Pakistan Army Chief Gen. Bajwa, In Telephone Call With Mike Pompeo, Stresses The Need For Exercising "Maximum Restraint And Constructive Engagement"
"Responding to a question about the telephonic conversation between [Pakistan] Army Chief Gen. Qamar Javed Bajwa and U.S. Secretary of State Mike Pompeo, he said the army chief had stressed the need for exercising 'maximum restraint and constructive engagement' following the killing of the Iranian general.
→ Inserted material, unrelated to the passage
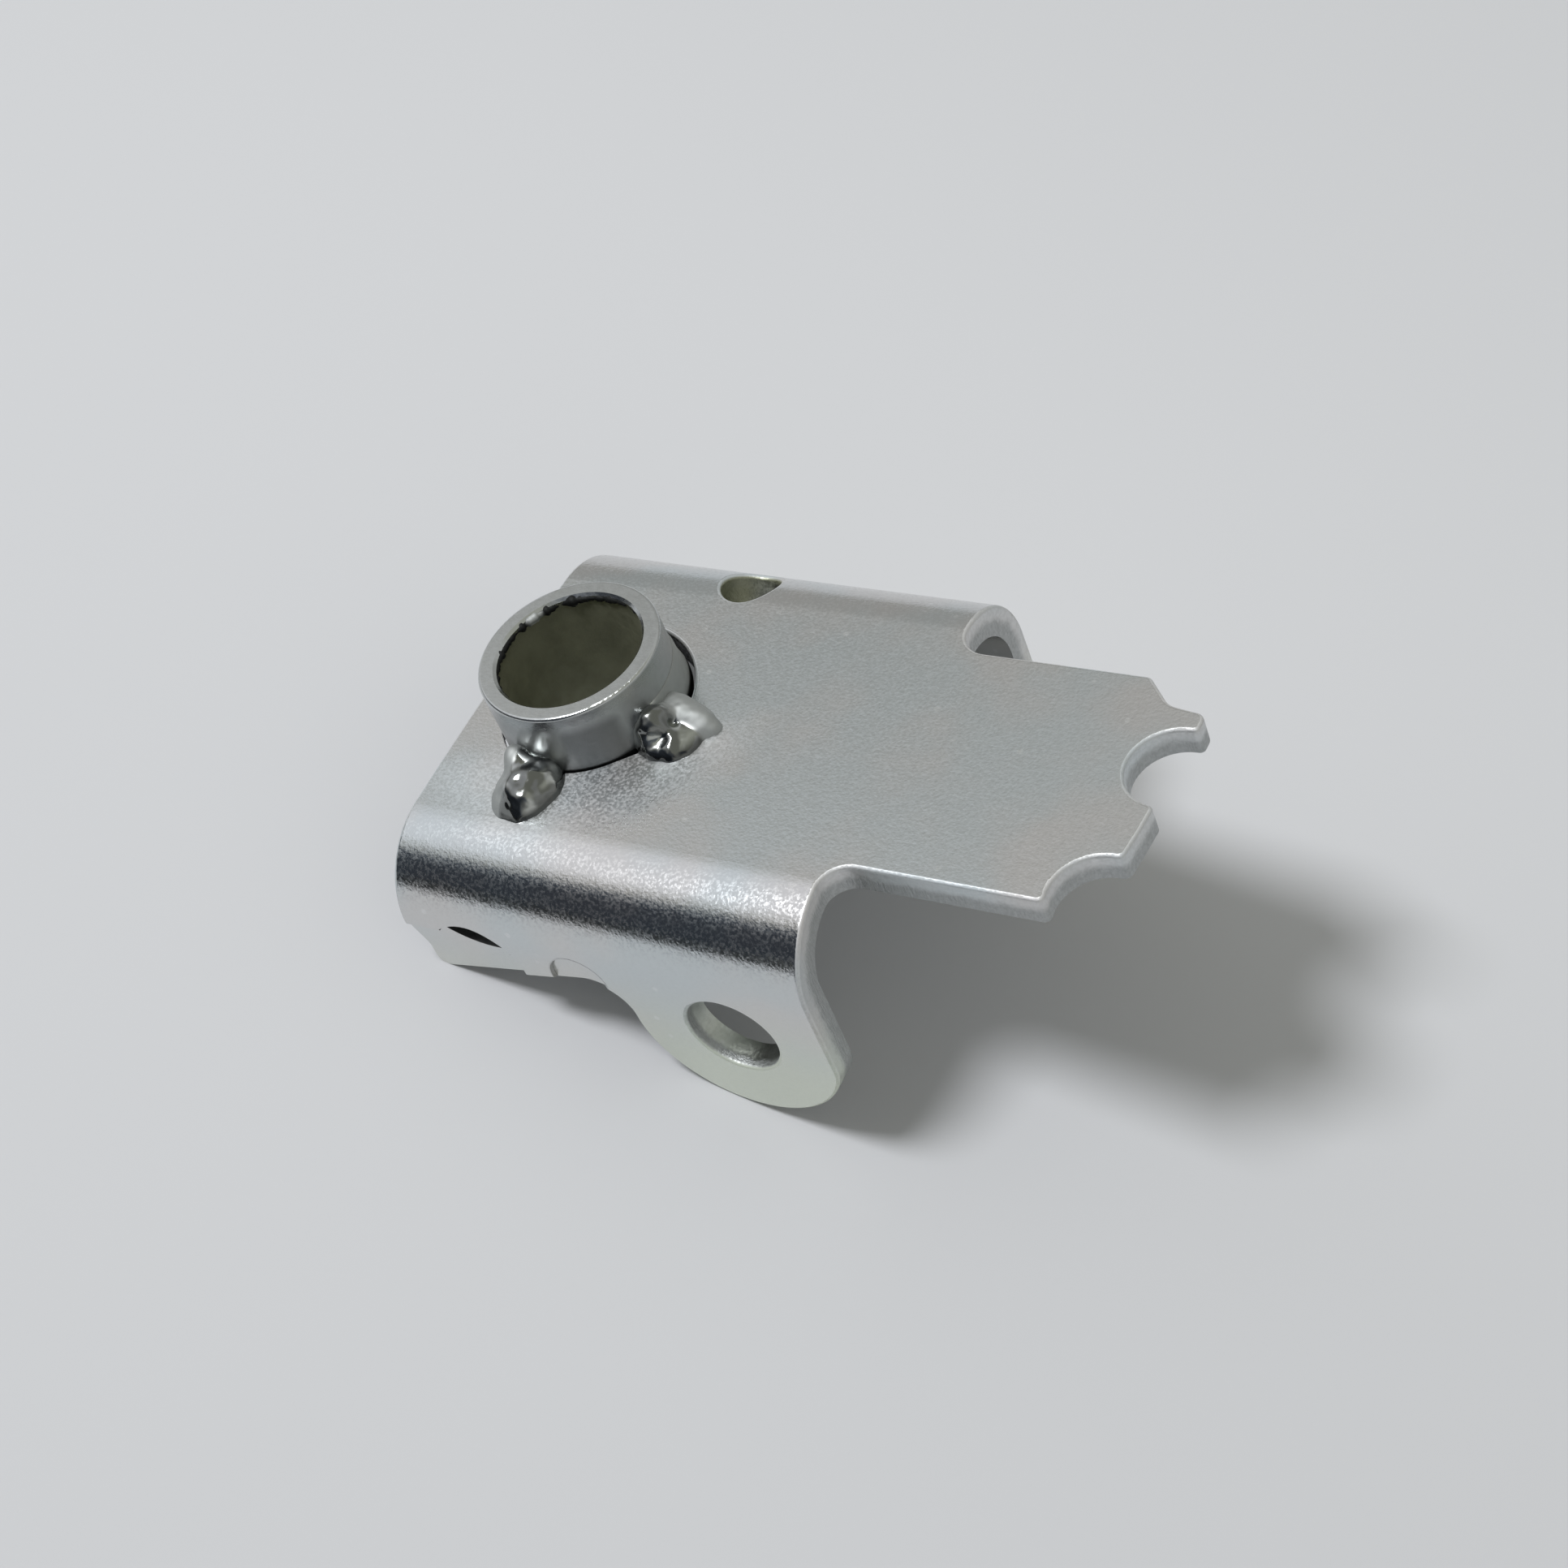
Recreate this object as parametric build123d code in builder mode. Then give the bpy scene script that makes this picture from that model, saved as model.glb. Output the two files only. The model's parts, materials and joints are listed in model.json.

"He said Gen. Bajwa had said two things. Firstly, he said, the region was improving from very bad conditions, adding that the Afghan reconciliation process was very important for this improvement. He said Pakistan would play its role in this regard and wanted the focus to remain on the Afghan reconciliation process. Secondly, he said, the army chief had told Mr. Pompeo that tensions in the region should be reduced and that Pakistan desired that the region should not go towards any war.
"Maj.-Gen. Ghafoor said the region had been facing problems due to security reasons for the past four decades, starting from Russian invasion of Afghanistan [in 1979] to the war on terror in the aftermath of the 9/11 and the recent escalations between India and Pakistan which had even brought the two countries to the brink of war. Pakistan, he said, successfully defeated terrorism in the country, secured Pak-Afghan border, played a positive role in the Afghan reconciliation process and presented itself as a 'responsible state' with a fully capable army despite provocative actions by India.
"He said peace had been achieved in Pakistan after a lot of sacrifices, adding: 'We will not be part of any process that can ruin this peace.' The ISPR chief said both Prime Minister Imran Khan and Gen. Bajwa had been making efforts to reduce tensions in the Middle East and had undertaken foreign visits and talked to the world leaders. He said Pakistan was a 'relevant' country and held an important position in the region. He said both PM Khan and Gen. Bajwa had clearly stated that Pakistan would not allow its soil to be used against any country and would do whatever possible for peace in the region."